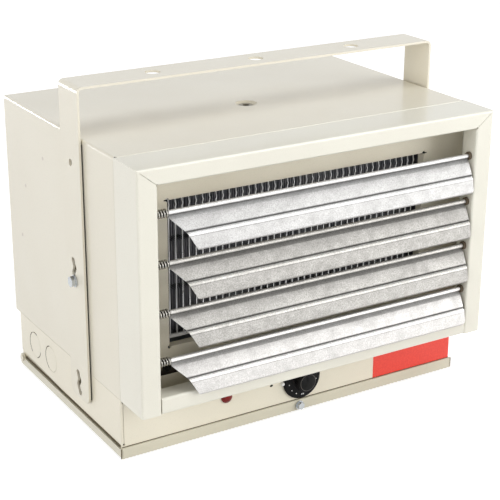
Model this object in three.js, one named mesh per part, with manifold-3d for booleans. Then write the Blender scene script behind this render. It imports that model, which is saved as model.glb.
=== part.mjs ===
// Ceiling mounted fan heater: sheet-metal cabinet on a wiring base, four sprung louvres in a
// mitred front frame, finned heating elements, a motor-driven fan and a U-shaped ceiling yoke.
// Millimetres, +Z up, +X to the right, the louvres face -Y. The origin is on the underside of
// the access door, straight below the yoke's pivot axis.
import * as THREE from 'three';
import { mergeVertices } from 'three/addons/utils/BufferGeometryUtils.js';
import Module from 'manifold-3d';

const wasm = await Module();
wasm.setup();

// ---- driving dimensions -------------------------------------------------------------------

// clearances
const SEAT = 0.3;              // between a piece and what it sits on or in
const OVERCUT = 2;             // how far a cutting body runs past what it cuts

// cabinet
const BODY_WIDTH = 368;
const SHEET = 1.2;
const BEND = 2.0;              // outside bend radius of the cabinet sheets
const SHELL_DEPTH = 236.4;
const SHELL_HEIGHT = 221;
const REAR_LIP = 11;

// front frame
const FRAME_DEPTH = 42.1;
const STILE_WIDTH = 18.8;
const TOP_BORDER = 15.2;
const RAIL_HEIGHT = 15.2;
const RETURN_DEPTH = 18;
const MITRE_SLIT = 0.5;
const RELIEF_RADIUS = 1.1;

// outlet
const PANEL_SETBACK = 39.6;    // frame's face to the outlet panel's face
const OUTLET_WIDTH = 272.4;
const OUTLET_HEIGHT = 135.6;
const OUTLET_BOTTOM = 98.6;
const OUTLET_FLANGE = 8.4;
const PANEL_FLANGE = 14;
const NOTCH_RADIUS = 1.8;

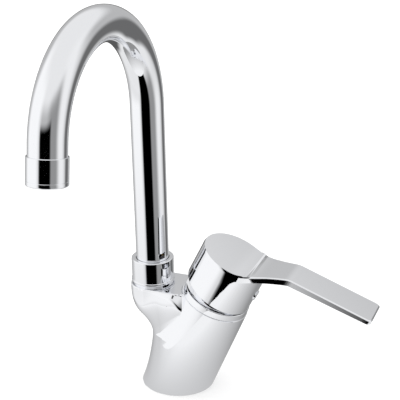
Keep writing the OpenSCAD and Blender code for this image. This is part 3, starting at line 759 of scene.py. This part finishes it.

####

Restate each record word for word.

> [Answer in full]
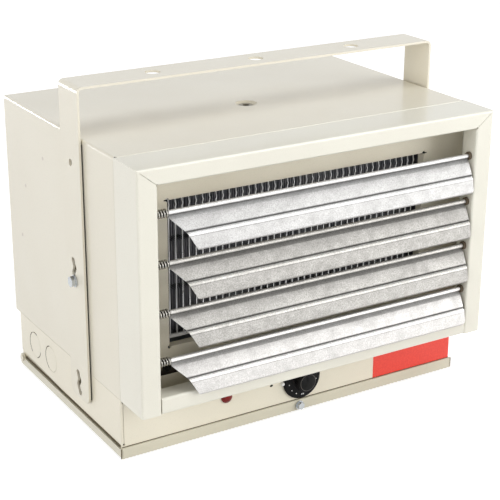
Model this object in three.js, one named mesh per part, with manifold-3d for booleans. Then write the Blender scene script behind this render. It imports that model, which is saved as model.glb.
=== part.mjs ===
// Ceiling mounted fan heater: sheet-metal cabinet on a wiring base, four sprung louvres in a
// mitred front frame, finned heating elements, a motor-driven fan and a U-shaped ceiling yoke.
// Millimetres, +Z up, +X to the right, the louvres face -Y. The origin is on the underside of
// the access door, straight below the yoke's pivot axis.
import * as THREE from 'three';
import { mergeVertices } from 'three/addons/utils/BufferGeometryUtils.js';
import Module from 'manifold-3d';

const wasm = await Module();
wasm.setup();

// ---- driving dimensions -------------------------------------------------------------------

// clearances
const SEAT = 0.3;              // between a piece and what it sits on or in
const OVERCUT = 2;             // how far a cutting body runs past what it cuts

// cabinet
const BODY_WIDTH = 368;
const SHEET = 1.2;
const BEND = 2.0;              // outside bend radius of the cabinet sheets
const SHELL_DEPTH = 236.4;
const SHELL_HEIGHT = 221;
const REAR_LIP = 11;

// front frame
const FRAME_DEPTH = 42.1;
const STILE_WIDTH = 18.8;
const TOP_BORDER = 15.2;
const RAIL_HEIGHT = 15.2;
const RETURN_DEPTH = 18;
const MITRE_SLIT = 0.5;
const RELIEF_RADIUS = 1.1;

// outlet
const PANEL_SETBACK = 39.6;    // frame's face to the outlet panel's face
const OUTLET_WIDTH = 272.4;
const OUTLET_HEIGHT = 135.6;
const OUTLET_BOTTOM = 98.6;
const OUTLET_FLANGE = 8.4;
const PANEL_FLANGE = 14;
const NOTCH_RADIUS = 1.8;

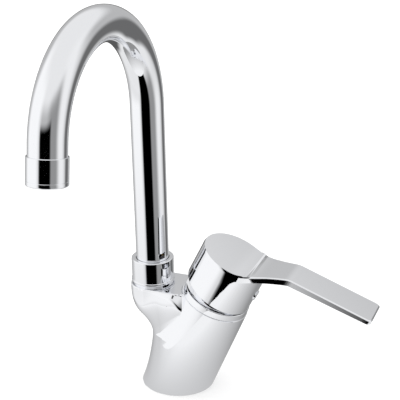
Keep writing the OpenSCAD and Blender code for this image. This is part 3, starting at line 759 of scene.py. This part finishes it.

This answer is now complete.